I Accidentally Killed Someone In Vampyr And Feel Awful

Vampyr‘s combat might not be good, but its world is full of intrigue and difficult decisions. As fledgling vampire Dr Jonathan Reid learns more about his powers, the player also learns the ins and outs of being a vampire. Recently, a misunderstanding of game mechanics resulted in me killing someone by accident. It was horrible, but a great example of what the game does best.

I Accidentally Killed Someone In Vampyr And Feel Awful

Early in the game, Jonathan finds work at the Pembroke Hospital in London. This city is being ravaged by the Spanish Flu, all while vampires and other creatures lurk in alleyways.

Jonathan has only just become a vampire, struggling to understand his powers and balance his thirst for blood with his calling as a doctor.

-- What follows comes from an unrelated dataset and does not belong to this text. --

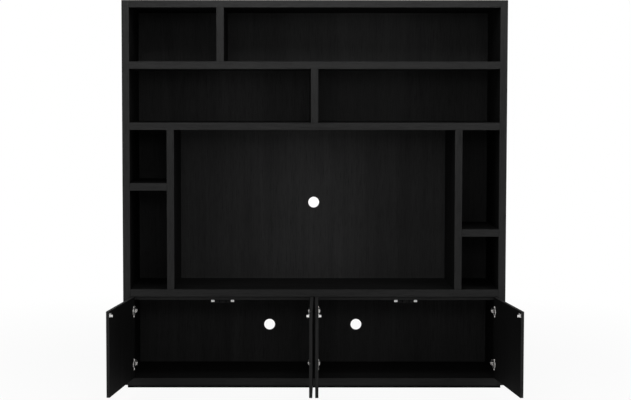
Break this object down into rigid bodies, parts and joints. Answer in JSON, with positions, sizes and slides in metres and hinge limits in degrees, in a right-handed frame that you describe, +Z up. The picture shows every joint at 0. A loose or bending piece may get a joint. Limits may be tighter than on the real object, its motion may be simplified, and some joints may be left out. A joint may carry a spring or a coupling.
{
  "type": "tv stand",
  "caption": "Tall television wall unit with a wide niche for the screen, open compartments above and beside it, and a low base whose flush doors stand open on concealed hinges.",
  "frame": {"origin": "on the floor, under the middle of the unit's body without its open doors", "axes": "+Z up, -Y out of the open front, +X to the right of someone who faces the front"},
  "size_m": [2.0386, 0.9079, 2.028],
  "materials": {
    "black_oak": "matt black foil with a fine vertical wood grain",
    "black_back": "matt black back panel, same grain",
    "nickel": "nickel-plated steel",
    "zinc": "bright zinc-plated steel",
    "black_plastic": "matt black plastic"
  },
  "bodies": {
    "unit": {"side_panel_left": "black_oak", "side_panel_right": "black_oak", "top_panel": "black_oak", "upper_shelf": "black_oak", "middle_shelf": "black_oak", "base_top": "black_oak", "base_floor": "black_oak", "upper_row_divider": "black_oak", "lower_row_divider": "black_oak", "niche_upright_left": "black_oak", "niche_upright_right": "black_oak", "column_shelf_left": "black_oak", "column_shelf_right": "black_oak", "centre_partition": "black_oak", "front_rail_left": "black_oak", "front_rail_right": "black_oak", "plinth_front": "black_oak", "plinth_back": "black_oak", "plinth_middle": "black_oak", "back_upper": "black_back", "back_column_left": "black_back", "back_niche": "black_back", "back_column_right": "black_back", "back_base_left": "black_back", "back_base_right": "black_back", "skid_front": "black_plastic", "skid_back": "black_plastic", "skid_middle": "black_plastic", "hinge_arm_outer_left_top": "nickel", "hinge_arm_outer_left_bottom": "nickel", "hinge_arm_inner_left_top": "nickel", "hinge_arm_inner_left_bottom": "nickel", "hinge_arm_inner_right_top": "nickel", "hinge_arm_inner_right_bottom": "nickel", "hinge_arm_outer_right_top": "nickel", "hinge_arm_outer_right_bottom": "nickel", "latch_bracket_left": "zinc", "latch_body_left": "black_plastic", "latch_bracket_right": "zinc", "latch_body_right": "black_plastic"},
    "door_outer_left": {"door_outer_left": "black_oak", "striker_outer_left": "zinc", "hinge_cup_outer_left_top": "nickel", "hinge_cup_outer_left_bottom": "nickel"},
    "door_inner_left": {"door_inner_left": "black_oak", "striker_inner_left": "zinc", "hinge_cup_inner_left_top": "nickel", "hinge_cup_inner_left_bottom": "nickel"},
    "door_inner_right": {"door_inner_right": "black_oak", "striker_inner_right": "zinc", "hinge_cup_inner_right_top": "nickel", "hinge_cup_inner_right_bottom": "nickel"},
    "door_outer_right": {"door_outer_right": "black_oak", "striker_outer_right": "zinc", "hinge_cup_outer_right_top": "nickel", "hinge_cup_outer_right_bottom": "nickel"},
    "catch_outer_left": {"latch_catch_outer_left": "black_plastic"},
    "catch_inner_left": {"latch_catch_inner_left": "black_plastic"},
    "catch_outer_right": {"latch_catch_outer_right": "black_plastic"},
    "catch_inner_right": {"latch_catch_inner_right": "black_plastic"}
  },
  "joints": [
    {"name": "door_outer_left_hinge", "type": "hinge", "parent": "unit", "child": "door_outer_left", "pos_m": [-0.9535, -0.2165, 0.269], "axis": [0, 0, -1], "range_deg": [-98.2, 6.8]},
    {"name": "door_inner_left_hinge", "type": "hinge", "parent": "unit", "child": "door_inner_left", "pos_m": [-0.008, -0.2165, 0.269], "axis": [0, 0, 1], "range_deg": [-88.4, 0]},
    {"name": "door_inner_right_hinge", "type": "hinge", "parent": "unit", "child": "door_inner_right", "pos_m": [0.008, -0.2165, 0.269], "axis": [0, 0, -1], "range_deg": [-91, 0]},
    {"name": "door_outer_right_hinge", "type": "hinge", "parent": "unit", "child": "door_outer_right", "pos_m": [0.9535, -0.2165, 0.269], "axis": [0, 0, 1], "range_deg": [-97, 8]},
    {"name": "catch_outer_left_slide", "type": "slide", "parent": "unit", "child": "catch_outer_left", "axis": [0, -1, 0], "range_m": [-0.008, 0], "stiffness_N_per_m": 250},
    {"name": "catch_inner_left_slide", "type": "slide", "parent": "unit", "child": "catch_inner_left", "axis": [0, -1, 0], "range_m": [-0.008, 0], "stiffness_N_per_m": 250},
    {"name": "catch_outer_right_slide", "type": "slide", "parent": "unit", "child": "catch_outer_right", "axis": [0, -1, 0], "range_m": [-0.008, 0], "stiffness_N_per_m": 250},
    {"name": "catch_inner_right_slide", "type": "slide", "parent": "unit", "child": "catch_inner_right", "axis": [0, -1, 0], "range_m": [-0.008, 0], "stiffness_N_per_m": 250}
  ]
}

Much of the early portion of the game is spent in Pembroke’s halls, learning about the residents and easing the maladies of patients with crafted medicines, or helping them in sidequests.

Whenever you talk to someone in Vampyr, you have a few options distinct from your dialog tree. One of these options is to use Jonathan’s medical skills to diagnose the person he’s talking to.

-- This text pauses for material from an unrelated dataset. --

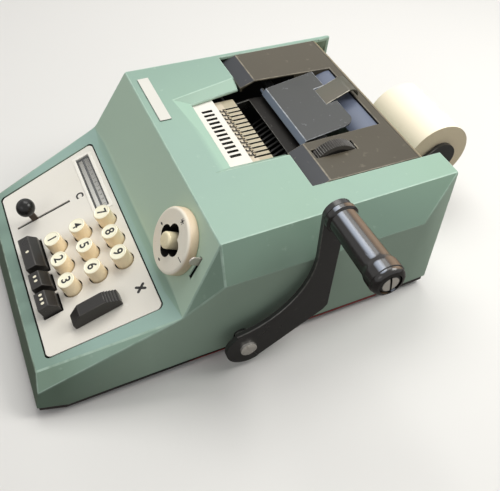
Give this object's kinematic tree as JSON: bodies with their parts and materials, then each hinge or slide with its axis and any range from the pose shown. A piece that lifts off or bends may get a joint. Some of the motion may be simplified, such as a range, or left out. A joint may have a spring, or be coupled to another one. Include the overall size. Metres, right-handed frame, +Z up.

NPCs can have issues from anaemia to migraines, and most of them get fatigued as days pass. The player can craft medicine to heal these maladies. It builds positive relationships with the characters and prevents the city district you’re in from falling into chaos if too many NPCs get sick or somehow die.

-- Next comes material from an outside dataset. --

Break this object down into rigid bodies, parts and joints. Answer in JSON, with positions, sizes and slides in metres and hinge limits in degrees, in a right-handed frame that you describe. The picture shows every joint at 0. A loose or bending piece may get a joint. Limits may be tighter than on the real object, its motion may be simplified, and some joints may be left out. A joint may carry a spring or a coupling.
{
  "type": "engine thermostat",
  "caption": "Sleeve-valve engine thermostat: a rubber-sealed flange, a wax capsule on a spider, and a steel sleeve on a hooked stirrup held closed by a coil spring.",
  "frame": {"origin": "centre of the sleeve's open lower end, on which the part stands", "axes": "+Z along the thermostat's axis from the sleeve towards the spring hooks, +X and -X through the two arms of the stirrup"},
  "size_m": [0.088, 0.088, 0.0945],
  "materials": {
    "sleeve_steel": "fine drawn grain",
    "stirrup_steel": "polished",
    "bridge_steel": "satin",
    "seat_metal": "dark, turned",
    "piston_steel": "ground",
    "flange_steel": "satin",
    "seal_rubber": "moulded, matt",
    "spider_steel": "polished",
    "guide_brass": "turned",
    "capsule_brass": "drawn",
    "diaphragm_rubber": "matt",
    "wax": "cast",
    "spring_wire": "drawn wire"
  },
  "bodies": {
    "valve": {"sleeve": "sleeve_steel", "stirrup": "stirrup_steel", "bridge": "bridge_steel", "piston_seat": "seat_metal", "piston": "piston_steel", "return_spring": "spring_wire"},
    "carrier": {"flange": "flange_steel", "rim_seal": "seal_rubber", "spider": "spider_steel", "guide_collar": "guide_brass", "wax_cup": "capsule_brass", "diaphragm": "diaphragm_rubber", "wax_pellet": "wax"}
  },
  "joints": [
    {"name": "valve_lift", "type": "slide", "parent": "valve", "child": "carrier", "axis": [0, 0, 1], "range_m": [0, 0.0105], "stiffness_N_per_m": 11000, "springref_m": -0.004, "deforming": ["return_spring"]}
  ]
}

The player is also able to “mesmerise” NPCs. Each character has a mental threshold, and if Jonathan’s skill is high enough, he’s able to essentially hypnotise them, then lead them into secluded areas where he can drink their blood for experience points.

Important characters and those in good health grant more XP but are hard to mesmerise, while characters of poor health or social status are easier to control but yield less experience.

Experience points are used to unlock special vampiric abilities such as shooting blood spears or creating a shield. Vampyr‘s combat is clunky and these abilities are essential to tackling combat challenges. Every drop of blood and every experience point helps. The game is keen to remind you that if you want more power, all you have to do is drink some blood.

When the game first introduces this feature, you’re encouraged to take a character into an alley. When you’re there, you can feed on them or let them go. I chose to let this particular character go; the game told me to lead him into an alley, not drink his blood. Later in the game, after a prompt popped up reminding me I could, I figured I would give drinking blood a go.

I Accidentally Killed Someone In Vampyr And Feel Awful

One of Pembroke’s patients is a World War One veteran named Thomas Elwood who had his face horribly scarred in the war and still suffers from intense, seemingly incurable pain. His mesmerise threshold is level one, the lowest possible score. He seemed a safe pick, unlikely to draw attention when I sucked his blood.

Although the opening of the game has Jonathan accidentally feed on his sister and kill her, I thought I’d be able to stop whenever I wanted. This was how bloodsucking worked in Troika Games’ 2004 cult classic Vampire: The Masquerade – Bloodlines. You could drain as much blood as you wanted and could always cancel the action.

I decided I would snack but not kill, assuming I would get only part of Thomas’ XP. I was wrong.

It turns out that once Jonathan begins to feed, he will drain every drop of blood from an NPC until they are nothing more than a cold, dry corpse. When he bit into Thomas’ neck, the veteran thrashed about until his limbs got heavy and he slowly sagged into lifelessness. Jonathan released his grip and dropped the body to the ground.

This wasn’t what I planned at all. I was mortified.

I Accidentally Killed Someone In Vampyr And Feel Awful

At first, I was upset – I didn’t think the game’s recommendation to suck blood had prepared me for the consequences. But it also felt a perfect moment for a game about managing nascent vampire powers.

Jonathan lives between two extremes, both of which are expressed mechanically. He can follow the path of science and healing, brewing medicine and healing the sick around him. He can also give in and embrace his darker impulses.

The promise of more power is tempting, and it’s just as easy to decide who is expendable as it is to prioritise who receives medical attention. That push and pull between the two extremes captures his own internal struggle.

I can’t change what I’ve done. Vampyr only allows one save file per playthrough. There’s no way to create a backup save or reload to a previous point to undo a decision. Thomas is dead and is going to stay dead.

But having walked the darker path and lost control, I can better see the value of the more human path. When Jonathan woke up the next day, the game informed me that most of Pembroke’s staff had grown fatigued. The district was one step closer to disarray. I can fix that and heal the troubled souls around me. After failing once, I don’t plan to fail again.